## WORK REQUIRED
Count every line in the entries that contains "each". Report that count alone.

[START DATA LINES]

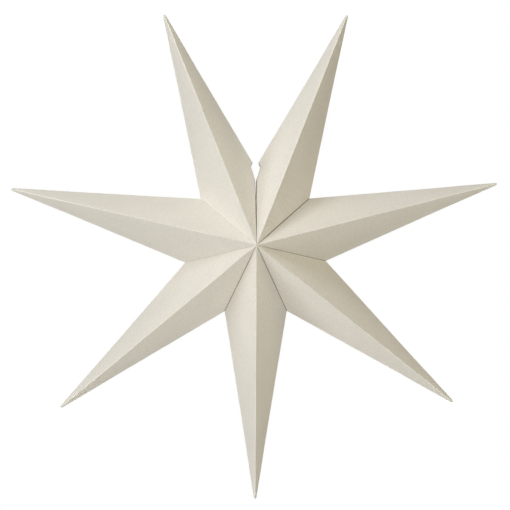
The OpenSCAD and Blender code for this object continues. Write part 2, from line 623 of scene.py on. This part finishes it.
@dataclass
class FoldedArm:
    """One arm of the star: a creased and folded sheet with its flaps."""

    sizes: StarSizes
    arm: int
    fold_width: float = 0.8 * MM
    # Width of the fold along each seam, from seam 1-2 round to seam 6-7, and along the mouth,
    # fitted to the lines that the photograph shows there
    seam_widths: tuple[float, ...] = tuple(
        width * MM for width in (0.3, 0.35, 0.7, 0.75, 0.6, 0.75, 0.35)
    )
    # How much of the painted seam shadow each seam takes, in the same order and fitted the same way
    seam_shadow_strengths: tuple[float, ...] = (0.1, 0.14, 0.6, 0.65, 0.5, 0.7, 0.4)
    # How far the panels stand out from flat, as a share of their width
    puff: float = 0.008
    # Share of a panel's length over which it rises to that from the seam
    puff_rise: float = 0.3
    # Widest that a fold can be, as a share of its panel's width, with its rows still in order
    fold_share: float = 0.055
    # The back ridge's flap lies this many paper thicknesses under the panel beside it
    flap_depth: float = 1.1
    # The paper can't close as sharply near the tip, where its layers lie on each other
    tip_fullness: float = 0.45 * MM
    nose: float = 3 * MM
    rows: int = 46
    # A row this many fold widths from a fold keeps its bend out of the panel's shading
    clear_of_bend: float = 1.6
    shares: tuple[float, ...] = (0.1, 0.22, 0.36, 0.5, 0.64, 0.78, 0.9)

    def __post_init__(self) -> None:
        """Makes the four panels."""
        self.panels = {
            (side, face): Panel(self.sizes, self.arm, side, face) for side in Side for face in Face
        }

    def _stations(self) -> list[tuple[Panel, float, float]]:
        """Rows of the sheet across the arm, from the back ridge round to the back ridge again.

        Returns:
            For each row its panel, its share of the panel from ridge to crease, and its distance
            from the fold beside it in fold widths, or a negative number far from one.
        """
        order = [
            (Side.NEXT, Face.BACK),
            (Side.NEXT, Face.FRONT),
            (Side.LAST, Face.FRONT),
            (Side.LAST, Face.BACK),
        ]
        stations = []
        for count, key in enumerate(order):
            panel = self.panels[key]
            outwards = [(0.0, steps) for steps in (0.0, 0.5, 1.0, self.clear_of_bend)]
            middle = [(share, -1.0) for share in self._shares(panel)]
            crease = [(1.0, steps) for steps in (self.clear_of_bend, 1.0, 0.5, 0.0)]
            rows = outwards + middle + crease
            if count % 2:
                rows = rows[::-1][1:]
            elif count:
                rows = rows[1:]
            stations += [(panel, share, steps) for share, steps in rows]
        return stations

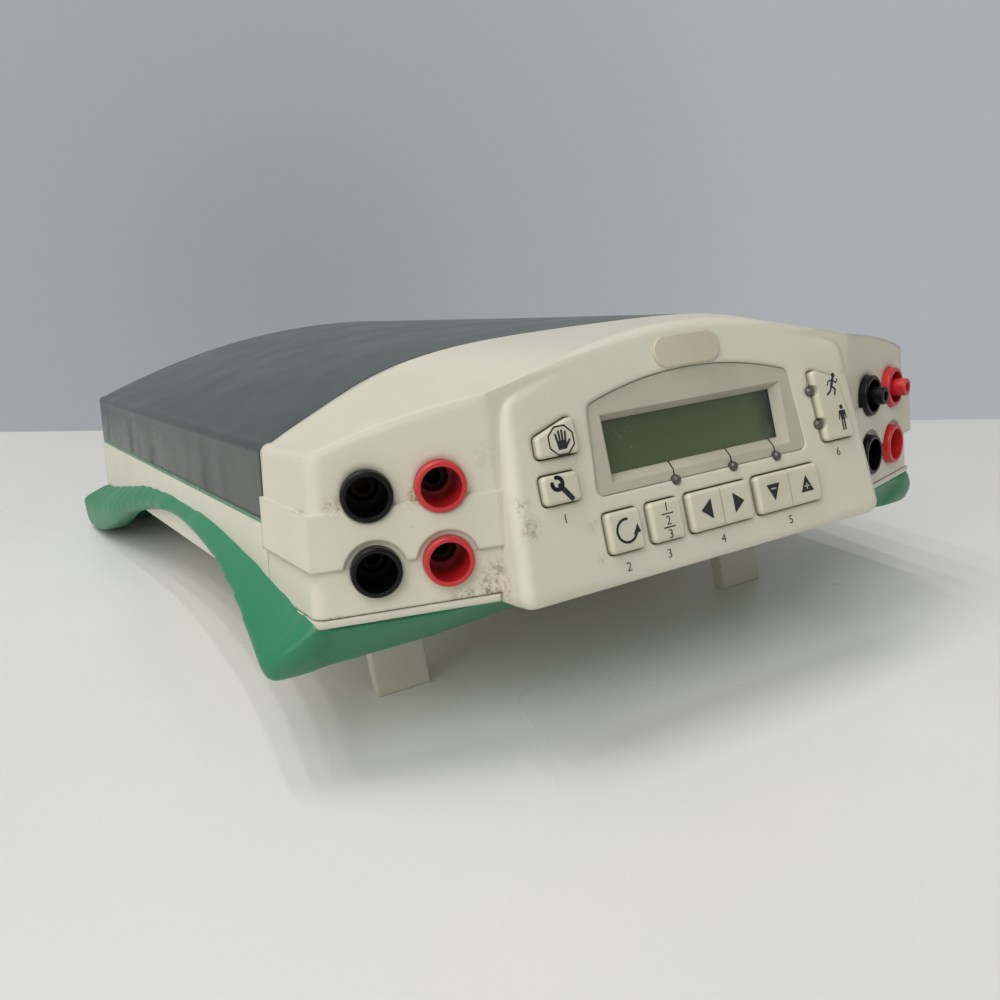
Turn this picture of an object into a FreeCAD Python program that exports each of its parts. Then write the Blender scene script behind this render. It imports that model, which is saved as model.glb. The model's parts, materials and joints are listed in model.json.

[END DATA LINES]

## THE COMPLETED TASK
5